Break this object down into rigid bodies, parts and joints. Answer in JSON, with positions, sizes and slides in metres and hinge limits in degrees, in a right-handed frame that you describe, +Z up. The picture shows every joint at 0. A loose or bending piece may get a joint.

--

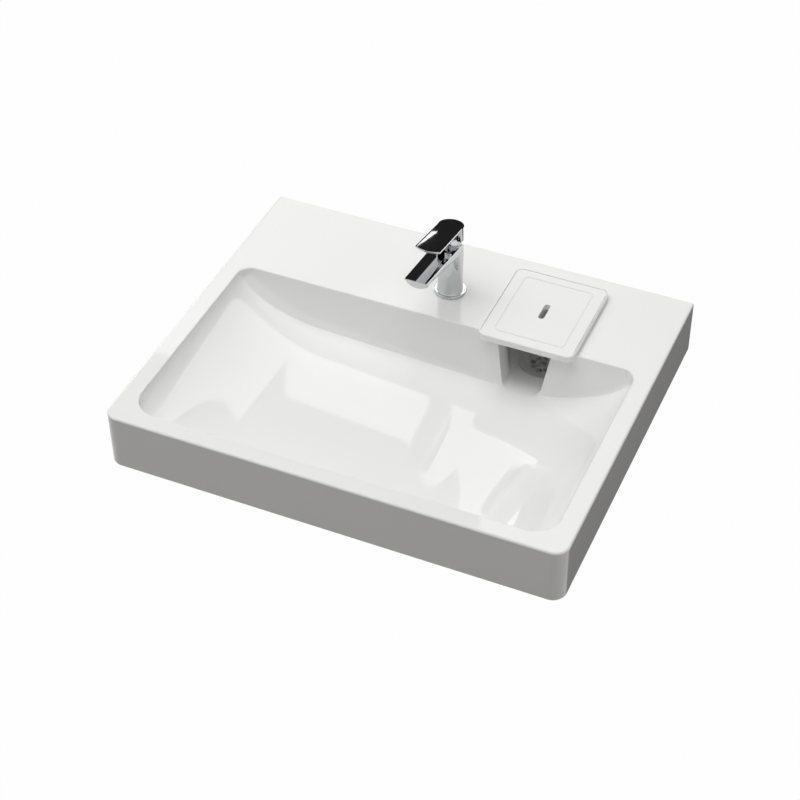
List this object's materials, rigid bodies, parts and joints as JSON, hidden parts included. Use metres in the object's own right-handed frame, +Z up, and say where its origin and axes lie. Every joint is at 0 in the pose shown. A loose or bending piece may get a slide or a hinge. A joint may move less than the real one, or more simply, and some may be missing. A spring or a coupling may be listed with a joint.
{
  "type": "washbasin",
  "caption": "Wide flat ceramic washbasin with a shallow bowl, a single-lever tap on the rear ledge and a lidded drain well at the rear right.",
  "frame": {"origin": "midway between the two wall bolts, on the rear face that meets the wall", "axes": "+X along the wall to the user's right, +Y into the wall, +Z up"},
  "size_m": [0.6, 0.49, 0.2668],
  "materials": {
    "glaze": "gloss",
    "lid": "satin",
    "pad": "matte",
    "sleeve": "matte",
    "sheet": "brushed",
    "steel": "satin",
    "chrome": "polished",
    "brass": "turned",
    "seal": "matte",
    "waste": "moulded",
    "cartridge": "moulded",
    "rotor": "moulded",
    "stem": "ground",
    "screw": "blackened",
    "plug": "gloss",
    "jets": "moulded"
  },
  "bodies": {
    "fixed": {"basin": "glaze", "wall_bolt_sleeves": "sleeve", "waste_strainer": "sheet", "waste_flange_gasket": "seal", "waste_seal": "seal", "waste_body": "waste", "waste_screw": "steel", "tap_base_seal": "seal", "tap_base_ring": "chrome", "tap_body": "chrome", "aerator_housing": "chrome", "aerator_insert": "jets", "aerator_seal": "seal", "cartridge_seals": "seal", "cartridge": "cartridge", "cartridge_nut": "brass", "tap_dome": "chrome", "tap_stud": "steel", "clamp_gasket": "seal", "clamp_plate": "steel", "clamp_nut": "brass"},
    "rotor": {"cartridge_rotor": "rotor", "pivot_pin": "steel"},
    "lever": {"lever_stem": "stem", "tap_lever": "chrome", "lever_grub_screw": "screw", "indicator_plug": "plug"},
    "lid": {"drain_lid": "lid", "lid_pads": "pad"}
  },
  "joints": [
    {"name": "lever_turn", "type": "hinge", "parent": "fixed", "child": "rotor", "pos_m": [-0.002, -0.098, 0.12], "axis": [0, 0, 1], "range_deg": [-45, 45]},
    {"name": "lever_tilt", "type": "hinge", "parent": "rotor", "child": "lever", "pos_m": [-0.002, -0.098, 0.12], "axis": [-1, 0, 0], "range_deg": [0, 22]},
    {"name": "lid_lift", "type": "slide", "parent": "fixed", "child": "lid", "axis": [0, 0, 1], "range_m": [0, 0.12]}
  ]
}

TASK | State how many lines of the listing include "that", and nothing more.

SOLVED EXERCISE | 2